Ricupero made his remarks Oct. 2 during the release of the "Trade and Development Report 2003." The report shows that after two decades of reform, many countries are facing the same balance-of-payment and debt problems that had contributed to the earlier crisis.
The report identifies a number of causes behind the failure to achieve greater success:
-- Exchange rate-based stabilization policies relying on capital inflows have led to appreciating and unstable currencies and to high interest rates, with damaging consequences for capital formation.
-- Rapid trade and financial liberalization has caused a swift deterioration in external balances; and as imports have soared and service payments have risen, growing indebtedness has increased vulnerability to external shocks.
-- Foreign investment, even when bringing needed technology and skills, has also contributed to financial instability.
-- High interest rates have damaged fiscal balances, even as governments have reduced expenditures.
The report also considers that rapid liberalization in Latin America, along with increased dependence on external capital flows, has come at a high price in terms of structural change and technological upgrading. According to the report, many countries have suffered a "premature deindustrialization," marked by labor shedding and sluggish growth.
Yet, the report holds out hope that the growth contraction that hit Latin America in 2002 can be reversed this year.
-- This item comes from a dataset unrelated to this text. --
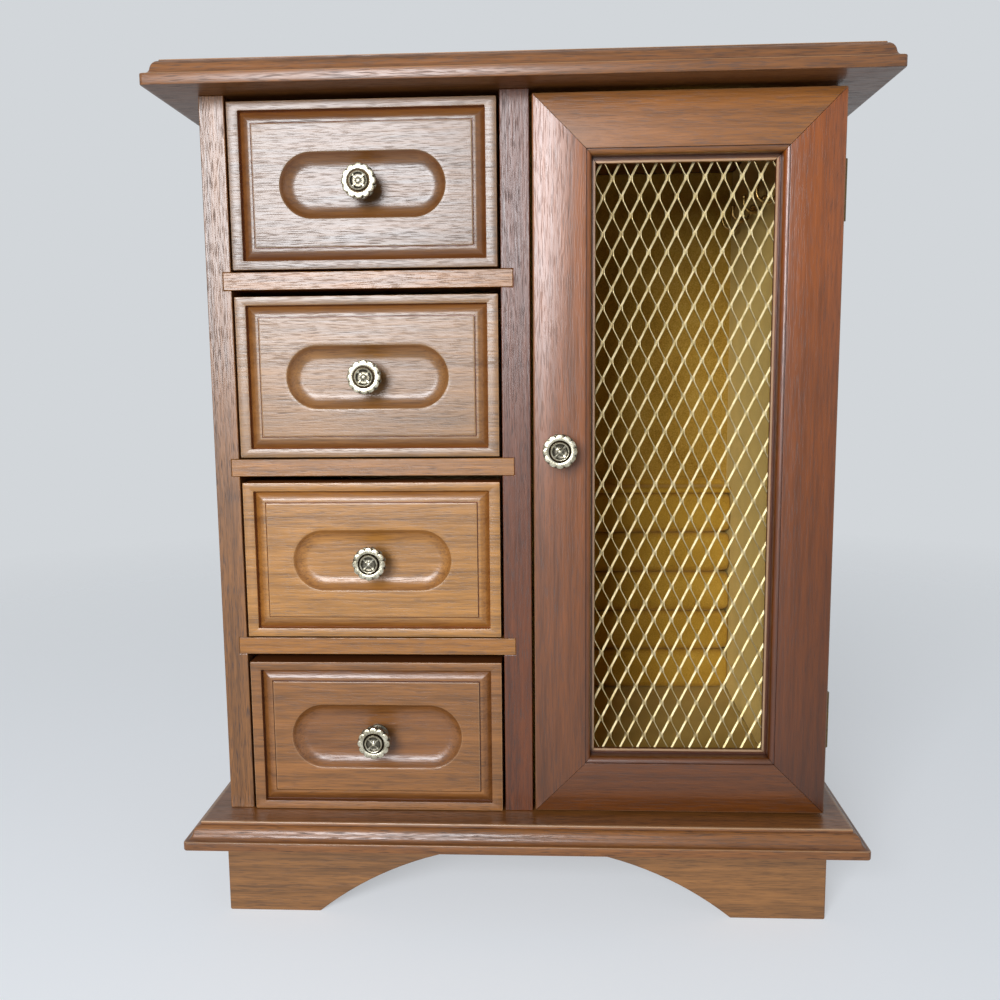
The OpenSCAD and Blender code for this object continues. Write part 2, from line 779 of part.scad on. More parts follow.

Still, much rides on overcoming the fragility of the Brazilian economy, it notes.
In an Oct. 3 commentary on the report, the Financial Times noted that UNCTAD is a frequent critic of the policies of the International Monetary Fund and World Bank. The latest criticisms of market liberalization long promoted by these bodies and by the United States "is likely to prove controversial both in Washington and Latin America," observed the newspaper. Not so controversial is the region's desperate need for an economic jump-start.